In this paper, we introduce an innovative HSI classification network that synergizes 3D Octave convolution with multiscale depthwise separable convolution (DSC). This network is specifically designed to harness the spatial–spectral characteristics of HSI data effectively. Due to the similarity of spectral information between adjacent bands of HSIs and the redundancy of spatial feature information in the feature maps generated by ordinary convolution, we utilize PCA to reduce the spectra and we reduce the redundancy of spatial information by Octave convolution to achieve better fusion of high-frequency and low-frequency information and to reduce the impact of redundant information on the classification network. In addition, fusing the 3D Octave convolution along the spectral channel with 2D DSC of different scales extracts more spatial features, while reducing the number of trainable parameters and improving the classification accuracy. The effectiveness of our method is clearly demonstrated through comparative analysis with other techniques on three public datasets, establishing its superiority in HSI classification.

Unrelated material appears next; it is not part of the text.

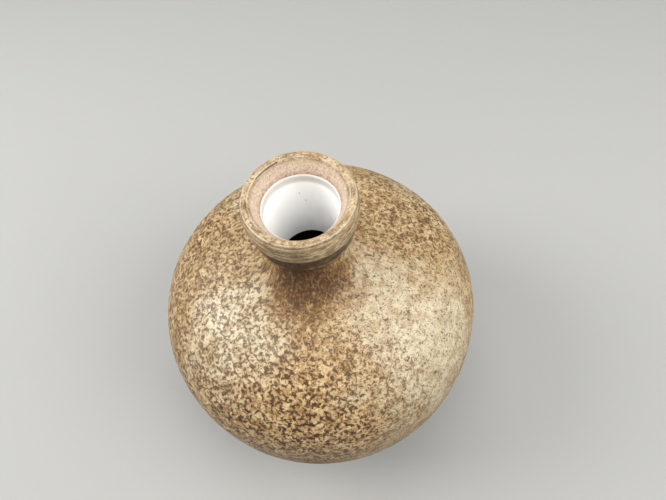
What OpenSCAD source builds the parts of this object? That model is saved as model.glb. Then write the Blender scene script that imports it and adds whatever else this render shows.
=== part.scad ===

Due to the small sample nature of hyperspectral data, unlabeled samples are easier to access than labeled ones. To fully utilize unlabeled samples, we should investigate semi-supervised learning-based HSI classification techniques in the future. For example, we should look into Octave-based convolution in conjunction with graph convolution neural networks to capture spectral–spatial features at the pixel and superpixel levels and achieve HSI classification.